Said Lambert: “He brings intangibles. That’s how it is with guys like Kevin. When there’s a situation where everybody in the stadium knows we’ve got to throw, he’s going to get it done.”

Risk-reward?

Lambert acknowledged that taking on Olsen was a risk.

“No question,” Lambert said a few days after Olsen signed with Charlotte. “The biggest thing is to give him a second opportunity in coming here. We think Kevin’s ready to make the next move to take this opportunity, otherwise we wouldn’t have signed him.”

But if there was a gamble involved in bringing in Olsen, Lambert said it’s paid off so far.

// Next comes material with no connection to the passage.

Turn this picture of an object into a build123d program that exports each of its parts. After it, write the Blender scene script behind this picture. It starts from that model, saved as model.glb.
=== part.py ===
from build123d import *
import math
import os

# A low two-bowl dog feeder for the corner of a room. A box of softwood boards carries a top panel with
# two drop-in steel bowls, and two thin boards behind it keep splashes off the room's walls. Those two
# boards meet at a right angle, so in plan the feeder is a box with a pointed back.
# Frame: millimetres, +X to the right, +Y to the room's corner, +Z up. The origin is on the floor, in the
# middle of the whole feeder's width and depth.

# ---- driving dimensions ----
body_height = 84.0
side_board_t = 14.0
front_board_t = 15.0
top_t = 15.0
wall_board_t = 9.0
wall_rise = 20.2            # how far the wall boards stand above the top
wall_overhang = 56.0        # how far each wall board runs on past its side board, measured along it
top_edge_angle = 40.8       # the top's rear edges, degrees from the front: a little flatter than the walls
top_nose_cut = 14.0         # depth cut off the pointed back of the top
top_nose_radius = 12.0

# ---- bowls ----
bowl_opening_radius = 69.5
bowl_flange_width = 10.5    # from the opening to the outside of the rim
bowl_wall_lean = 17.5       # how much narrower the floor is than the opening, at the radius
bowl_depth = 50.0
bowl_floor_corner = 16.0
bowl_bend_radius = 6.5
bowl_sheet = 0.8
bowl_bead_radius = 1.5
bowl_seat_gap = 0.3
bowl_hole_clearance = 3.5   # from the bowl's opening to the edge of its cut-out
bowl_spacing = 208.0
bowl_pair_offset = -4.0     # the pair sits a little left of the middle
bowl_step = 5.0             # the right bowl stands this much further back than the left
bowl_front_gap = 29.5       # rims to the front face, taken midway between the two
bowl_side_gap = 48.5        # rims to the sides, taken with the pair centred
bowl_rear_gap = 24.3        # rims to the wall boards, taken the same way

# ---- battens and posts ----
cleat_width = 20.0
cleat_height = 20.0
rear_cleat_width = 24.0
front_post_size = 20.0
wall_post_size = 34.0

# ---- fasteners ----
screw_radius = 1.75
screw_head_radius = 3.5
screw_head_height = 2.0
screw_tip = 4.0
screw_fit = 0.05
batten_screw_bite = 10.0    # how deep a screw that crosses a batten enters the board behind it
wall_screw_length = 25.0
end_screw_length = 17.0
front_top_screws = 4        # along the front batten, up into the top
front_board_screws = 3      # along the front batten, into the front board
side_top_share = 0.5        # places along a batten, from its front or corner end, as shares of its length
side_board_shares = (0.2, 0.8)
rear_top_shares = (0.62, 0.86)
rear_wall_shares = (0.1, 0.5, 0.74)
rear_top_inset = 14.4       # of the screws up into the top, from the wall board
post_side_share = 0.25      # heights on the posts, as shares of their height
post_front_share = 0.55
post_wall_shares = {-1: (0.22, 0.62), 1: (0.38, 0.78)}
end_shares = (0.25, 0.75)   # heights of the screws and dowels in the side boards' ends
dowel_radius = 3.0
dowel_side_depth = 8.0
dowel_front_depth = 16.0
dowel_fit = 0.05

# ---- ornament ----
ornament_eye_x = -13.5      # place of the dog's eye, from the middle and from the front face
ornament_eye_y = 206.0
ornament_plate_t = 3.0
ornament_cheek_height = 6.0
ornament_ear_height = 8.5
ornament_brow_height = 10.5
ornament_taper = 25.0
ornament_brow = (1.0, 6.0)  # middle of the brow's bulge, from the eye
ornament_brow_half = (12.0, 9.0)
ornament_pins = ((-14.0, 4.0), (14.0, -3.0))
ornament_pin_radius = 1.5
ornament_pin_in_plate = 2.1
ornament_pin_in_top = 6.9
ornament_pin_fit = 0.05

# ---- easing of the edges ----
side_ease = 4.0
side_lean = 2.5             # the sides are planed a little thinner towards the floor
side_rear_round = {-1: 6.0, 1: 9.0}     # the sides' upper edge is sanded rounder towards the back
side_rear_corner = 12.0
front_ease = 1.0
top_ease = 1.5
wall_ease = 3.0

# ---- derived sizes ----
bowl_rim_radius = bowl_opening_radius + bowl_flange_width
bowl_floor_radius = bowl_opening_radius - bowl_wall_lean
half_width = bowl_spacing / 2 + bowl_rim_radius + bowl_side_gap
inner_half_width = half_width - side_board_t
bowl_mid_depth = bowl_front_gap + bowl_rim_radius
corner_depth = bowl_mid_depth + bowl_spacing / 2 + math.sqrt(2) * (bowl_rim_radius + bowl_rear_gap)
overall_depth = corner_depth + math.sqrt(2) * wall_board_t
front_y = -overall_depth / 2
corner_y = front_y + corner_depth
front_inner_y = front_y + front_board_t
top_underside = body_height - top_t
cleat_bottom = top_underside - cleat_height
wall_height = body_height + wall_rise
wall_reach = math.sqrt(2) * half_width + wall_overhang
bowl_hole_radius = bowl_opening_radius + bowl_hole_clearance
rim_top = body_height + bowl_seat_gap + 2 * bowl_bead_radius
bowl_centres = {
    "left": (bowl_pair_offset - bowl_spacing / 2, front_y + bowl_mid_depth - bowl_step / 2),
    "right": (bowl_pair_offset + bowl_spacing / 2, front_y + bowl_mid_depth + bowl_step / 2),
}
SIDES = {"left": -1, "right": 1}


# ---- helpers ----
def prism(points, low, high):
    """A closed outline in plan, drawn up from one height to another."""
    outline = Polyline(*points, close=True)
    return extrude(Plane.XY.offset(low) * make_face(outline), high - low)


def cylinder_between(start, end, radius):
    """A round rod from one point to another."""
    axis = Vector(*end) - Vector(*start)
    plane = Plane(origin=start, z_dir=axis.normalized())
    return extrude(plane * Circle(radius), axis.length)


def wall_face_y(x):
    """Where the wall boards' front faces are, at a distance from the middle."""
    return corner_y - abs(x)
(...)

“It’s been a good decision all the way around,” Lambert said in July. “He’s been to a lot of different places and there’s no question that this is his last chance. Things haven’t gone his way before, but he’s been good since he’s been here. He’s got a good base around him and he’s really taken to the guys around him.”

The guys have taken to Olsen, too.

“When I first met him, I might have had a preconceived knowledge of his past,” said Duke. “But there are things we all might have done when we were younger that we wouldn’t do any more. And his last name probably magnified a lot of it.”

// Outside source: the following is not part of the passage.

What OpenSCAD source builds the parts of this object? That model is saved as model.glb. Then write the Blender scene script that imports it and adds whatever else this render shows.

Thanks to big brother Greg, that last name – Olsen – is already prominent in the Charlotte area. Now each member of the family is within a few miles of each other (Chris Jr. works in the transportation logistics business). Kevin, who lives in an apartment near UNCC, said he tries to get to his parents’ house for dinner at least once a week.

“It’s certainly nice having Kevin close by,” said Chris Sr. “We’re not babysitting him, but as a parent it’s always good to be able to talk face to face.

“I coached for 39½ years. I would tell the kids the same things. You only get so many shots in life. So make the best of it if you’re lucky enough to get another chance.”